Task instructions:
The lines below are to be quoted exactly, from the first through the one that contains "RIDGE_WEAR = 0.004".

Given material:
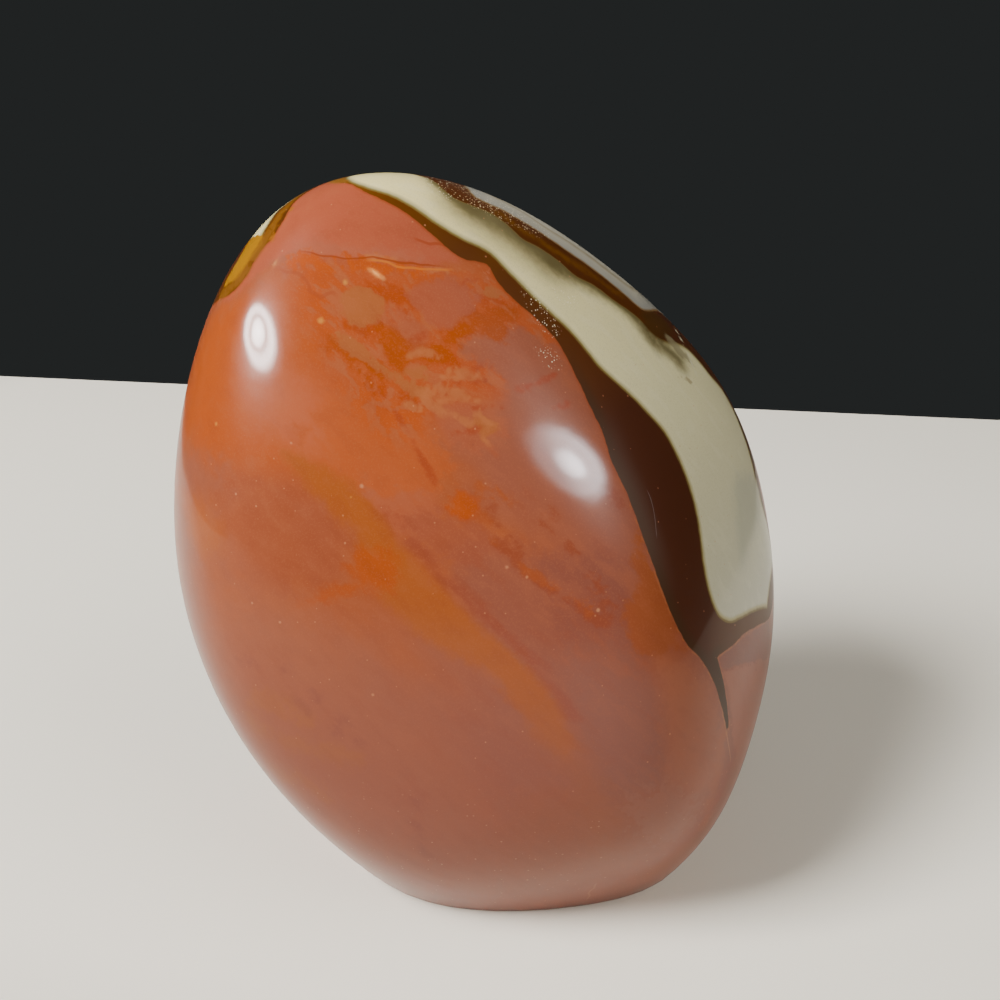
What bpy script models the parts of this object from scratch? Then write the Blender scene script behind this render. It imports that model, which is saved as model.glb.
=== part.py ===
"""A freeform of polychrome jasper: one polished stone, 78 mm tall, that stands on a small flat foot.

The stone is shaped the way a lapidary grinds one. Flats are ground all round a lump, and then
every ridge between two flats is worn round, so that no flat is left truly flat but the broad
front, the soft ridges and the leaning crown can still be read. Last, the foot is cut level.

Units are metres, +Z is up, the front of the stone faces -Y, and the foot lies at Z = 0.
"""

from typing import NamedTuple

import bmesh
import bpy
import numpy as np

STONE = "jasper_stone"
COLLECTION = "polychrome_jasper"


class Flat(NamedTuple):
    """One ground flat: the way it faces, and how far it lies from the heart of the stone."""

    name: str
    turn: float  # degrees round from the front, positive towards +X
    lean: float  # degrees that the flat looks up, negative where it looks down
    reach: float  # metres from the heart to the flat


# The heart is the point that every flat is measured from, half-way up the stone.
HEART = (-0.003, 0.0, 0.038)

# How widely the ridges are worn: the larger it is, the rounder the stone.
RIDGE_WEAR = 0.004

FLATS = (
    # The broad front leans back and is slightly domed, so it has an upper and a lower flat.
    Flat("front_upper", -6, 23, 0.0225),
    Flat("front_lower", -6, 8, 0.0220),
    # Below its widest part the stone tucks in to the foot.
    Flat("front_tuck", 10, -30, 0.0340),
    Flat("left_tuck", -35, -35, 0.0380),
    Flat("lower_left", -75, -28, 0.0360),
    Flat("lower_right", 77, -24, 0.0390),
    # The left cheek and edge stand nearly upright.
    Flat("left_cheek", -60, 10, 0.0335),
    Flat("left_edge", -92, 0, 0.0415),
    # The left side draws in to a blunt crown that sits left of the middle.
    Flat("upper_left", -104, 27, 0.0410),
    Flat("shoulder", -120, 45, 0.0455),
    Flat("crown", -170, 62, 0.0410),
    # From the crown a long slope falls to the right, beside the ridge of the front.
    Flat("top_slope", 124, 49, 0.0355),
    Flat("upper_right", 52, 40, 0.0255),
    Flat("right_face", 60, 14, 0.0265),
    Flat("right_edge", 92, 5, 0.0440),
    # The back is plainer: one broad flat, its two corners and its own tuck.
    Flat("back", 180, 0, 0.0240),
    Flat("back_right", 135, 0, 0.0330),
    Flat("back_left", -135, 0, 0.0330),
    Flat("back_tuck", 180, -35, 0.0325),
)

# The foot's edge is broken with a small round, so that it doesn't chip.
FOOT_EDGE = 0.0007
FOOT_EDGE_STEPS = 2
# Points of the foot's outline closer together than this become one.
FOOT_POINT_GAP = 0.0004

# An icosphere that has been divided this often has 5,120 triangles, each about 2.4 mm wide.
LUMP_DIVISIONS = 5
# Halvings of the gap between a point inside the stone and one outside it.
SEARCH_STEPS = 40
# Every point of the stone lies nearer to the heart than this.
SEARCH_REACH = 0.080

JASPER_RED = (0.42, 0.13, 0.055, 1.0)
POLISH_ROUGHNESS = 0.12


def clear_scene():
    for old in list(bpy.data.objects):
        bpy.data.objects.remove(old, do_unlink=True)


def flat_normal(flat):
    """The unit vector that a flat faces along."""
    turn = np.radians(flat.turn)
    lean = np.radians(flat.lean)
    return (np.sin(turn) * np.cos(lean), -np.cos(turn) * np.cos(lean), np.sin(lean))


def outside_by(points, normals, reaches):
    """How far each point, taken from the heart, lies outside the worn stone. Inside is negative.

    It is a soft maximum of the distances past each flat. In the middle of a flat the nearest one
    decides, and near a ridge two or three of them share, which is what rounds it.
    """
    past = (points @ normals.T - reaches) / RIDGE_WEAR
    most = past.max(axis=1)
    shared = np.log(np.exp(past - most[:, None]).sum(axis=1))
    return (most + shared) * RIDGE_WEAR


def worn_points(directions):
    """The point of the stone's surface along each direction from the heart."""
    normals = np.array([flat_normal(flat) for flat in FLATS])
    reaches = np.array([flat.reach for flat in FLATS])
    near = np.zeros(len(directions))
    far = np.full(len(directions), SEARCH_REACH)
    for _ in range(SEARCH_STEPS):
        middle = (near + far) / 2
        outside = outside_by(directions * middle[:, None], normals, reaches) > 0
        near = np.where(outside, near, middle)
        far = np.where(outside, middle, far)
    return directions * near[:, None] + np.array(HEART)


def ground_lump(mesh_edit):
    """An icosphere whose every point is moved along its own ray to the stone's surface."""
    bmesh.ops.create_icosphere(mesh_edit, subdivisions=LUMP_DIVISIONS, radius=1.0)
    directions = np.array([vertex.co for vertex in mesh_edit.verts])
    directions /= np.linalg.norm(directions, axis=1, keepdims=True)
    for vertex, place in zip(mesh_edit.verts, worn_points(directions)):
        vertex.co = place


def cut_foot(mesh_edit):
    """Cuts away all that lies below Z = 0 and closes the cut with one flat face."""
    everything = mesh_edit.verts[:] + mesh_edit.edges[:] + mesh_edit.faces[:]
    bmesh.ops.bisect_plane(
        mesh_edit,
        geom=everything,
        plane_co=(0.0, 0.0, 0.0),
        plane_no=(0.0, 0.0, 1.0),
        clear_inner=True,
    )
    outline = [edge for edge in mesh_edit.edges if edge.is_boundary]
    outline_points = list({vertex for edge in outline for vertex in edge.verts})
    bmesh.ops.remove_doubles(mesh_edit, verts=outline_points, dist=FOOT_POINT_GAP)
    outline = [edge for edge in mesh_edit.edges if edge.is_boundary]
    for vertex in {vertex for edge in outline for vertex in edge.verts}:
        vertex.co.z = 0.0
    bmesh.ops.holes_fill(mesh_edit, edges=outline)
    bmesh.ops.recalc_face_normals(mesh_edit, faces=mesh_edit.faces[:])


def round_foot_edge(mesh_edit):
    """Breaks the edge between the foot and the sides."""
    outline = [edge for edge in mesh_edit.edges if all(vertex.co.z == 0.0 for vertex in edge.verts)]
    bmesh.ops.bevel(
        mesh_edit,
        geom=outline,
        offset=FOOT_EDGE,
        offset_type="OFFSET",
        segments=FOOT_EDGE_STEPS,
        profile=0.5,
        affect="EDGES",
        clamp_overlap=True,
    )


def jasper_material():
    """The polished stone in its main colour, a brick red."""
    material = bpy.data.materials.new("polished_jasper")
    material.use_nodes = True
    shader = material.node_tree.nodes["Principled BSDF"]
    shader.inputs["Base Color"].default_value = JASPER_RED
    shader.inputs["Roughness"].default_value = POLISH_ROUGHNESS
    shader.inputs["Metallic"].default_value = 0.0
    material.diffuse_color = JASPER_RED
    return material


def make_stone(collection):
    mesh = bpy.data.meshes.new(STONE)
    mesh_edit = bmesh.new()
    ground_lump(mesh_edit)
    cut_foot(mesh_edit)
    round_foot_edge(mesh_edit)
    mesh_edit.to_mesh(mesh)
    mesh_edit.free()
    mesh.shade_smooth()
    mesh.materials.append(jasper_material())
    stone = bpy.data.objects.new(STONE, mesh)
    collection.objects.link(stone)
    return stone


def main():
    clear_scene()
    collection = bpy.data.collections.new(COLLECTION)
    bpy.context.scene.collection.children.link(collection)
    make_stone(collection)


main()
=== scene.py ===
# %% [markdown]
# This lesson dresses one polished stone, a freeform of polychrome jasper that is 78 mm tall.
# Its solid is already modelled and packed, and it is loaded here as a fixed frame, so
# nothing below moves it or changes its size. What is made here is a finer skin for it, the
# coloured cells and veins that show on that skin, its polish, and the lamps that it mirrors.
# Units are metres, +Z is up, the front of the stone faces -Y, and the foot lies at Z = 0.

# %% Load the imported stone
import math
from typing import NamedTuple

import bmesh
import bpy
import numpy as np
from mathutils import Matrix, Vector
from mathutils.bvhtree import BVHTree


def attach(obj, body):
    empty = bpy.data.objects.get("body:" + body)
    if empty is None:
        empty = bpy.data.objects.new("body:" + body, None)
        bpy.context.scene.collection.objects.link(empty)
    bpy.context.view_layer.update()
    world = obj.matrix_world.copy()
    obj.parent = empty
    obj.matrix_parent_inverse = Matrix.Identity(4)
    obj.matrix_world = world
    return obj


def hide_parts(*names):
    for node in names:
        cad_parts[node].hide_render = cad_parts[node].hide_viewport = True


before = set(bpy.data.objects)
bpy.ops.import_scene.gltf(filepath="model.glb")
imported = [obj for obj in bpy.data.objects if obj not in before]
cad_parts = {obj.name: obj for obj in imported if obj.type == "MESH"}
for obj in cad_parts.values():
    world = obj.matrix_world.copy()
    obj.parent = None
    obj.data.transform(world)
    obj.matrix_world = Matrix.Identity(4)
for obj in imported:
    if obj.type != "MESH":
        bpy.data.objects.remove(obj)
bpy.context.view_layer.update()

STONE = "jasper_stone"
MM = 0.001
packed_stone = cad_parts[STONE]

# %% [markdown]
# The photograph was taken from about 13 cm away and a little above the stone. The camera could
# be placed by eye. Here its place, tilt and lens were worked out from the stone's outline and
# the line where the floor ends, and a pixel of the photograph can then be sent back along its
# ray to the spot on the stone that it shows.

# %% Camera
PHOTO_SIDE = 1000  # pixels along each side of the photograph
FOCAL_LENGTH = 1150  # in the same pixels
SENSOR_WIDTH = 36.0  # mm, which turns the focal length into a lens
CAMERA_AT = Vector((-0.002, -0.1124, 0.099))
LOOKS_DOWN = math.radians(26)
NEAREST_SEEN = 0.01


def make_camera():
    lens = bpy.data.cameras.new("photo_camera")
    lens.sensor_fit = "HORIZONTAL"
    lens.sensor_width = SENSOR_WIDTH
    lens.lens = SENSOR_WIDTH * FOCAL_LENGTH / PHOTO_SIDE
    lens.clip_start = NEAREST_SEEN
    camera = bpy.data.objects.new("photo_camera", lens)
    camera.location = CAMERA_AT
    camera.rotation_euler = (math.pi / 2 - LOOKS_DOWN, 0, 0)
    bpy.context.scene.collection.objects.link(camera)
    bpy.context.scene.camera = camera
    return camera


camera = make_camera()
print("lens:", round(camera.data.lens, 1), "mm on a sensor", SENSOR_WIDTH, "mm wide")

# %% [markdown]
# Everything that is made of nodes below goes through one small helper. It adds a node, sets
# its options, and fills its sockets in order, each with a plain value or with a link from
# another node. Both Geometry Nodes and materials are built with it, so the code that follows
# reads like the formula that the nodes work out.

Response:
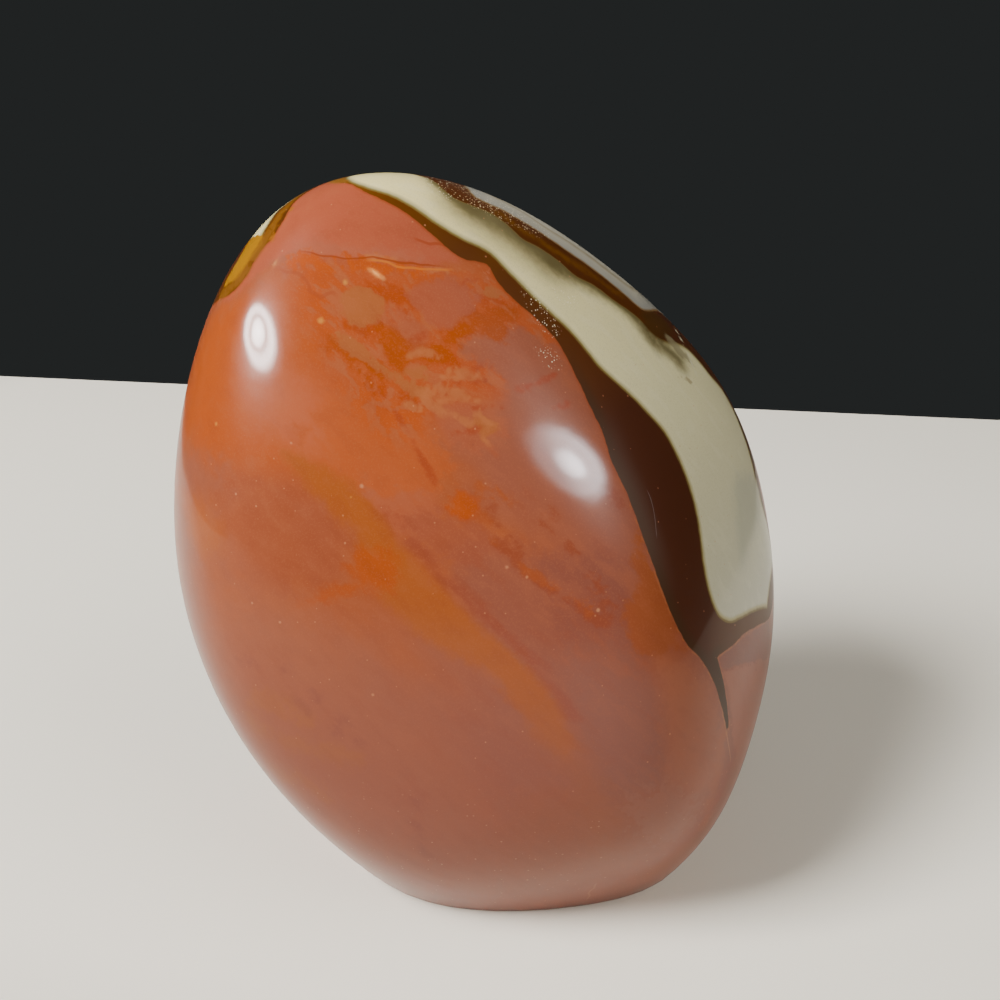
What bpy script models the parts of this object from scratch? Then write the Blender scene script behind this render. It imports that model, which is saved as model.glb.
=== part.py ===
"""A freeform of polychrome jasper: one polished stone, 78 mm tall, that stands on a small flat foot.

The stone is shaped the way a lapidary grinds one. Flats are ground all round a lump, and then
every ridge between two flats is worn round, so that no flat is left truly flat but the broad
front, the soft ridges and the leaning crown can still be read. Last, the foot is cut level.

Units are metres, +Z is up, the front of the stone faces -Y, and the foot lies at Z = 0.
"""

from typing import NamedTuple

import bmesh
import bpy
import numpy as np

STONE = "jasper_stone"
COLLECTION = "polychrome_jasper"


class Flat(NamedTuple):
    """One ground flat: the way it faces, and how far it lies from the heart of the stone."""

    name: str
    turn: float  # degrees round from the front, positive towards +X
    lean: float  # degrees that the flat looks up, negative where it looks down
    reach: float  # metres from the heart to the flat


# The heart is the point that every flat is measured from, half-way up the stone.
HEART = (-0.003, 0.0, 0.038)

# How widely the ridges are worn: the larger it is, the rounder the stone.
RIDGE_WEAR = 0.004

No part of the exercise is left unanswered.